What needs to be done:
Identify and copy all lines of the material where the string "that" is found.

Dataset content:
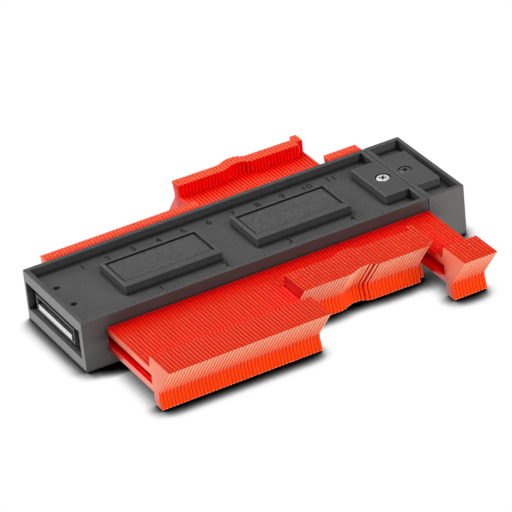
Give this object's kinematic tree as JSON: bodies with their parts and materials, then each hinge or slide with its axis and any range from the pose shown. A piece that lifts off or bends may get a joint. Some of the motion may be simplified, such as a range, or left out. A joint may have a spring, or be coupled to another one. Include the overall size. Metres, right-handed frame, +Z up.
{
  "type": "contour gauge",
  "caption": "Contour gauge: a long flat housing holding a stack of thin sliding leaves whose pointed ends take up the outline of a profile.",
  "frame": {"origin": "centre of the housing's underside, on its resting face", "axes": "+X along the housing towards the screwed end cap, -Y towards the pointed leaf ends that lean up and forward, +Z up from the underside to the numbered face"},
  "size_m": [0.152, 0.1248, 0.0195],
  "materials": {
    "housing_plastic": "fine matte grain",
    "leaf_plastic": "semi-gloss",
    "bar_steel": "brushed",
    "strip_rubber": "matte",
    "pin_steel": "plain",
    "screw_zinc": "bright zinc",
    "screw_black": "black oxide",
    "insert_brass": "plain"
  },
  "bodies": {
    "frame": {"housing": "housing_plastic", "end_cap": "housing_plastic", "center_bar": "bar_steel", "friction_strip": "strip_rubber", "bar_pins": "pin_steel", "tongue_screw": "screw_zinc", "cap_screw": "screw_black", "tongue_insert": "insert_brass", "cap_insert": "insert_brass"},
    "leaves_01": {"leaves_01": "leaf_plastic"},
    "leaves_02": {"leaves_02": "leaf_plastic"},
    "leaves_03": {"leaves_03": "leaf_plastic"},
    "leaves_04": {"leaves_04": "leaf_plastic"},
    "leaves_05": {"leaves_05": "leaf_plastic"},
    "leaves_06": {"leaves_06": "leaf_plastic"},
    "leaves_07": {"leaves_07": "leaf_plastic"},
    "leaves_08": {"leaves_08": "leaf_plastic"},
    "leaves_09": {"leaves_09": "leaf_plastic"},
    "leaves_10": {"leaves_10": "leaf_plastic"},
    "leaves_11": {"leaves_11": "leaf_plastic"},
    "leaves_12": {"leaves_12": "leaf_plastic"},
    "leaves_13": {"leaves_13": "leaf_plastic"},
    "leaves_14": {"leaves_14": "leaf_plastic"},
    "leaves_15": {"leaves_15": "leaf_plastic"},
    "leaves_16": {"leaves_16": "leaf_plastic"},
    "leaves_17": {"leaves_17": "leaf_plastic"},
    "leaves_18": {"leaves_18": "leaf_plastic"},
    "leaves_19": {"leaves_19": "leaf_plastic"},
    "leaves_20": {"leaves_20": "leaf_plastic"},
    "leaves_21": {"leaves_21": "leaf_plastic"},
    "leaves_22": {"leaves_22": "leaf_plastic"},
    "leaves_23": {"leaves_23": "leaf_plastic"},
    "leaves_24": {"leaves_24": "leaf_plastic"},
    "leaves_25": {"leaves_25": "leaf_plastic"},
    "leaves_26": {"leaves_26": "leaf_plastic"},
    "leaves_27": {"leaves_27": "leaf_plastic"},
    "leaves_28": {"leaves_28": "leaf_plastic"},
    "leaves_29": {"leaves_29": "leaf_plastic"},
    "leaves_30": {"leaves_30": "leaf_plastic"},
    "leaves_31": {"leaves_31": "leaf_plastic"},
    "leaves_32": {"leaves_32": "leaf_plastic"},
    "leaves_33": {"leaves_33": "leaf_plastic"},
    "leaves_34": {"leaves_34": "leaf_plastic"},
    "leaves_35": {"leaves_35": "leaf_plastic"},
    "leaves_36": {"leaves_36": "leaf_plastic"},
    "leaves_37": {"leaves_37": "leaf_plastic"},
    "leaves_38": {"leaves_38": "leaf_plastic"},
    "leaves_39": {"leaves_39": "leaf_plastic"},
    "leaves_40": {"leaves_40": "leaf_plastic"},
    "leaves_41": {"leaves_41": "leaf_plastic"},
    "leaves_42": {"leaves_42": "leaf_plastic"},
    "leaves_43": {"leaves_43": "leaf_plastic"},
    "leaves_44": {"leaves_44": "leaf_plastic"},
    "leaves_45": {"leaves_45": "leaf_plastic"},
    "leaves_46": {"leaves_46": "leaf_plastic"},
    "leaves_47": {"leaves_47": "leaf_plastic"},
    "leaves_48": {"leaves_48": "leaf_plastic"}
  },
  "joints": [
    {"name": "slide_01", "type": "slide", "parent": "frame", "child": "leaves_01", "axis": [0, 1, 0], "range_m": [0, 0.03025]},
    {"name": "slide_02", "type": "slide", "parent": "frame", "child": "leaves_02", "axis": [0, 1, 0], "range_m": [0, 0.03025]},
    {"name": "slide_03", "type": "slide", "parent": "frame", "child": "leaves_03", "axis": [0, 1, 0], "range_m": [0, 0.03025]},
    {"name": "slide_04", "type": "slide", "parent": "frame", "child": "leaves_04", "axis": [0, 1, 0], "range_m": [0, 0.03025]},
    {"name": "slide_05", "type": "slide", "parent": "frame", "child": "leaves_05", "axis": [0, 1, 0], "range_m": [0, 0.03025]},
    {"name": "slide_06", "type": "slide", "parent": "frame", "child": "leaves_06", "axis": [0, 1, 0], "range_m": [0, 0.03025]},
    {"name": "slide_07", "type": "slide", "parent": "frame", "child": "leaves_07", "axis": [0, 1, 0], "range_m": [0, 0.03025]},
    {"name": "slide_08", "type": "slide", "parent": "frame", "child": "leaves_08", "axis": [0, 1, 0], "range_m": [0, 0.03025]},
    {"name": "slide_09", "type": "slide", "parent": "frame", "child": "leaves_09", "axis": [0, 1, 0], "range_m": [0, 0.03025]},
    {"name": "slide_10", "type": "slide", "parent": "frame", "child": "leaves_10", "axis": [0, 1, 0], "range_m": [0, 0.03025]},
    {"name": "slide_11", "type": "slide", "parent": "frame", "child": "leaves_11", "axis": [0, 1, 0], "range_m": [0, 0.03025]},
    {"name": "slide_12", "type": "slide", "parent": "frame", "child": "leaves_12", "axis": [0, 1, 0], "range_m": [0, 0.03025]},
    {"name": "slide_13", "type": "slide", "parent": "frame", "child": "leaves_13", "axis": [0, 1, 0], "range_m": [0, 0.03025]},
    {"name": "slide_14", "type": "slide", "parent": "frame", "child": "leaves_14", "axis": [0, 1, 0], "range_m": [0, 0.03025]},
    {"name": "slide_15", "type": "slide", "parent": "frame", "child": "leaves_15", "axis": [0, 1, 0], "range_m": [0, 0.03025]},
    {"name": "slide_16", "type": "slide", "parent": "frame", "child": "leaves_16", "axis": [0, 1, 0], "range_m": [0, 0.03025]},
    {"name": "slide_17", "type": "slide", "parent": "frame", "child": "leaves_17", "axis": [0, 1, 0], "range_m": [0, 0.03025]},
    {"name": "slide_18", "type": "slide", "parent": "frame", "child": "leaves_18", "axis": [0, 1, 0], "range_m": [0, 0.03025]},
    {"name": "slide_19", "type": "slide", "parent": "frame", "child": "leaves_19", "axis": [0, 1, 0], "range_m": [0, 0.03025]},
    {"name": "slide_20", "type": "slide", "parent": "frame", "child": "leaves_20", "axis": [0, 1, 0], "range_m": [0, 0.03025]},
    {"name": "slide_21", "type": "slide", "parent": "frame", "child": "leaves_21", "axis": [0, 1, 0], "range_m": [0, 0.03025]},
    {"name": "slide_22", "type": "slide", "parent": "frame", "child": "leaves_22", "axis": [0, 1, 0], "range_m": [0, 0.03025]},
    {"name": "slide_23", "type": "slide", "parent": "frame", "child": "leaves_23", "axis": [0, 1, 0], "range_m": [0, 0.03025]},
    {"name": "slide_24", "type": "slide", "parent": "frame", "child": "leaves_24", "axis": [0, 1, 0], "range_m": [-0.01817, 0.01206]},
    {"name": "slide_25", "type": "slide", "parent": "frame", "child": "leaves_25", "axis": [0, 1, 0], "range_m": [-0.01812, 0.01211]},
    {"name": "slide_26", "type": "slide", "parent": "frame", "child": "leaves_26", "axis": [0, 1, 0], "range_m": [-0.01807, 0.01215]},
    {"name": "slide_27", "type": "slide", "parent": "frame", "child": "leaves_27", "axis": [0, 1, 0], "range_m": [-0.01803, 0.0122]},
    {"name": "slide_28", "type": "slide", "parent": "frame", "child": "leaves_28", "axis": [0, 1, 0], "range_m": [-0.01798, 0.01225]},
    {"name": "slide_29", "type": "slide", "parent": "frame", "child": "leaves_29", "axis": [0, 1, 0], "range_m": [-0.01793, 0.01229]},
    {"name": "slide_30", "type": "slide", "parent": "frame", "child": "leaves_30", "axis": [0, 1, 0], "range_m": [-0.01791, 0.01234]},
    {"name": "slide_31", "type": "slide", "parent": "frame", "child": "leaves_31", "axis": [0, 1, 0], "range_m": [-0.01827, 0.01137]},
    {"name": "slide_32", "type": "slide", "parent": "frame", "child": "leaves_32", "axis": [0, 1, 0], "range_m": [-0.01951, 0.01032]},
    {"name": "slide_33", "type": "slide", "parent": "frame", "child": "leaves_33", "axis": [0, 1, 0], "range_m": [-0.01995, 0.01028]},
    {"name": "slide_34", "type": "slide", "parent": "frame", "child": "leaves_34", "axis": [0, 1, 0], "range_m": [-0.01848, 0.01082]},
    {"name": "slide_35", "type": "slide", "parent": "frame", "child": "leaves_35", "axis": [0, 1, 0], "range_m": [-0.01796, 0.01227]},
    {"name": "slide_36", "type": "slide", "parent": "frame", "child": "leaves_36", "axis": [0, 1, 0], "range_m": [-0.01791, 0.01232]},
    {"name": "slide_37", "type": "slide", "parent": "frame", "child": "leaves_37", "axis": [0, 1, 0], "range_m": [-0.01786, 0.01236]},
    {"name": "slide_38", "type": "slide", "parent": "frame", "child": "leaves_38", "axis": [0, 1, 0], "range_m": [-0.01782, 0.01241]},
    {"name": "slide_39", "type": "slide", "parent": "frame", "child": "leaves_39", "axis": [0, 1, 0], "range_m": [-0.01777, 0.01246]},
    {"name": "slide_40", "type": "slide", "parent": "frame", "child": "leaves_40", "axis": [0, 1, 0], "range_m": [-0.01773, 0.0125]},
    {"name": "slide_41", "type": "slide", "parent": "frame", "child": "leaves_41", "axis": [0, 1, 0], "range_m": [-0.01768, 0.01255]},
    {"name": "slide_42", "type": "slide", "parent": "frame", "child": "leaves_42", "axis": [0, 1, 0], "range_m": [-0.01766, 0.01259]},
    {"name": "slide_43", "type": "slide", "parent": "frame", "child": "leaves_43", "axis": [0, 1, 0], "range_m": [-0.02001, 0.01022]},
    {"name": "slide_44", "type": "slide", "parent": "frame", "child": "leaves_44", "axis": [0, 1, 0], "range_m": [0, 0.03025]},
    {"name": "slide_45", "type": "slide", "parent": "frame", "child": "leaves_45", "axis": [0, 1, 0], "range_m": [0, 0.03025]},
    {"name": "slide_46", "type": "slide", "parent": "frame", "child": "leaves_46", "axis": [0, 1, 0], "range_m": [0, 0.03025]},
    {"name": "slide_47", "type": "slide", "parent": "frame", "child": "leaves_47", "axis": [0, 1, 0], "range_m": [0, 0.03025]},
    {"name": "slide_48", "type": "slide", "parent": "frame", "child": "leaves_48", "axis": [0, 1, 0], "range_m": [0, 0.03025]}
  ]
}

The response:
Give this object's kinematic tree as JSON: bodies with their parts and materials, then each hinge or slide with its axis and any range from the pose shown. A piece that lifts off or bends may get a joint. Some of the motion may be simplified, such as a range, or left out. A joint may have a spring, or be coupled to another one. Include the overall size. Metres, right-handed frame, +Z up.
  "frame": {"origin": "centre of the housing's underside, on its resting face", "axes": "+X along the housing towards the screwed end cap, -Y towards the pointed leaf ends that lean up and forward, +Z up from the underside to the numbered face"},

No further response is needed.